Defining Input Parameters

Instead of defining parameters as standalone variables, we group them together in a NodeParameters subclass:

class Parameters(NodeParameters):
    span: float = 20e3
    num_points: int = 101
Using NodeParameters allows parameters to be modified externally, such as through the QUAlibrate web interface. For example, this makes it easy to adapt calibration settings for different hardware configurations without changing the code.

Creating the QualibrationNode

Next, we instantiate the QualibrationNode with a unique name ("emulated_calibration") and provide an instance of the Parameters class: 

node = QualibrationNode("emulated_calibration", parameters=Parameters())

This will enable the QualibrationLibrary to run this calibration node externally, provided that the script is located in the calibration_library_folder of the configuration file.

Avoid significant code before this point

The QualibrationLibrary executes each calibration node script sequentially until a QualibrationNode is instantiated. This approach optimizes efficiency by stopping further execution once the node is created, preventing unnecessary code execution and saving system resources. Avoid placing time-consuming operations, such as hardware initialization, before this point to ensure efficient scanning by the library.

Using Node Parameters in the Script

The original script can now be adapted to use parameters from the NodeParameters instance:

sweep_values = np.linspace(-node.parameters.span / 2, node.parameters.span / 2, node.parameters.num_points)

This ensures that parameters can be easily adjusted when the node is called externally.

Registering Results

Once the data has been retrieved and analysed, we register the results with the node to ensure they are saved after execution:

node.results = {
    "figure": fig,
    "arrays": {"sweep_values": sweep_values, "data": data},
    "peak_coord": peak_coord,
    "peak_val": peak_val,
}
A variety of results can be stored, including

  • Standard types: str, int, float, bool, etc.
  • Nested lists and dictionaries
  • Numpy arrays
  • Xarray datasets
  • Matplotlib figures

Additional result types can be supported via plugins.

Saving Results

Finally, the registered results are saved using the following command:

node.save()

This saves the results in the location specified by qualibrate.storage.location in the configuration file.

Fully Converted Node

After following all the steps, the fully converted node looks as follows:

import numpy as np
from matplotlib import pyplot as plt
from qualibrate import NodeParameters, QualibrationNode

# Define input parameters for QualibrationNode
class Parameters(NodeParameters):
    span: float = 20e3
    num_points: int = 101

# Create QualibrationNode
node = QualibrationNode("emulated_calibration", parameters=Parameters())

# Generate data using node parameters
offset = np.random.rand() * node.parameters.span / 5
width = node.parameters.span / 20
noise_factor = 0.2
sweep_values = np.linspace(
    -node.parameters.span / 2, 
    node.parameters.span / 2, 
    node.parameters.num_points
)
gaussian = np.exp(-((sweep_values + offset) / width) ** 2)
noise = noise_factor * np.random.rand(node.parameters.num_points)
data = gaussian + noise

# Analyse results
peak_idx = np.argmax(data)
peak_coord = sweep_values[peak_idx]
peak_val = data[peak_idx]

# Plot results
fig = plt.figure()
plt.plot(sweep_values, data)
plt.plot(peak_coord, peak_val, "*", ms=14)

# Register results
node.results = {
    "figure": fig,
    "arrays": {"sweep_values": sweep_values, "data": data},
    "peak_coord": peak_coord,
    "peak_val": peak_val,
}

# Save results
node.save()

This node can still be executed directly from any code editor and shouldn't cause any different behaviour.
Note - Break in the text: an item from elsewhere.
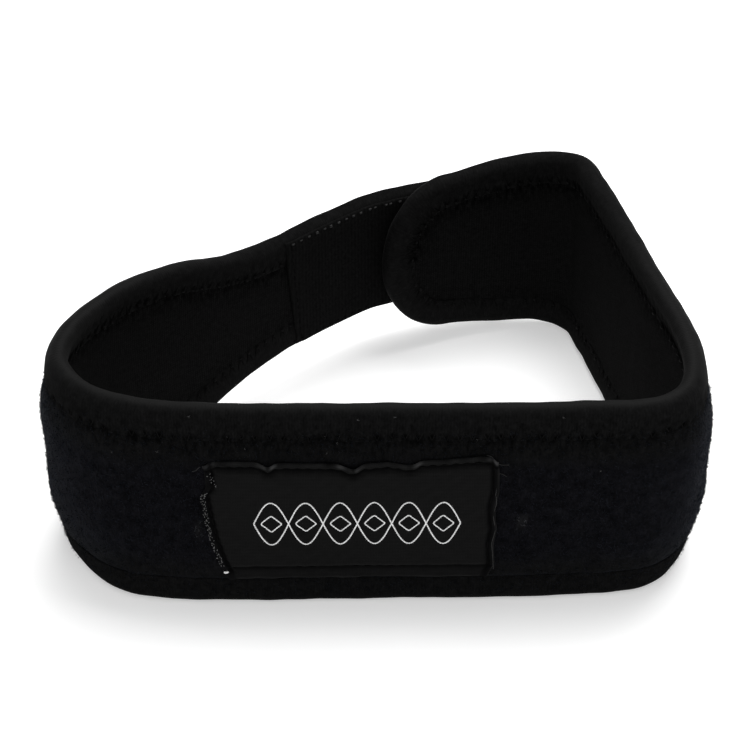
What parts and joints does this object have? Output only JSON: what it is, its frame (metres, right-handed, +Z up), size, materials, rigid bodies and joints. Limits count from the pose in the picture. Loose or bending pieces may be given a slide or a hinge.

The advantage is that it can now also be called externally, for example as part of a calibration graph, or through the QUAlibrate Web App.

Combining QUAM with QUAlibrate

QUAM (Quantum Abstract Machine) abstracts the QUA programming language, letting researchers focus on qubits and quantum operations instead of hardware. Integrated with QUAlibrate, QUAM streamlines calibration, enabling smooth transitions between quantum programming and system calibration.

QUAM serves as a persistent digital model of the quantum setup. Calibration nodes update specific entries in QUAM, creating an evolving system model. Each calibration node loads the latest version of QUAM, ensuring consistency and efficiency throughout the calibration process.

For details on QUAM please visit http://qua-platform.github.io/quam/.

To incorporate QUAM into the QualibrationNode, we assume QUAM can be loaded using a method like QuAM.load(). It can then be added to the node as follows: 

node.machine = QuAM.load()

This step automatically includes a snapshot of QUAM when saving the node using node.save().

Additionally, if active_machine.path is set in the configuration file, it will be updated when saving the node.

Finally, the QualibrationNode also provides a way to record any changes to QUAM interactively by encapsulating these state updates as follows:

with node.record_state_updates():
    # Modify the resonance frequency of a qubit
    machine.qubits["q0"].f_01 = 5.1e9
This will simply update the values if the script is executed normally. However, if the node is executed through the QUAlibrate Web App, any changes will be presented as a proposed state update to the user, allowing them to interactively accept or decline the changes based on the measurement outcomes.

Note that this action should be performed before calling node.save().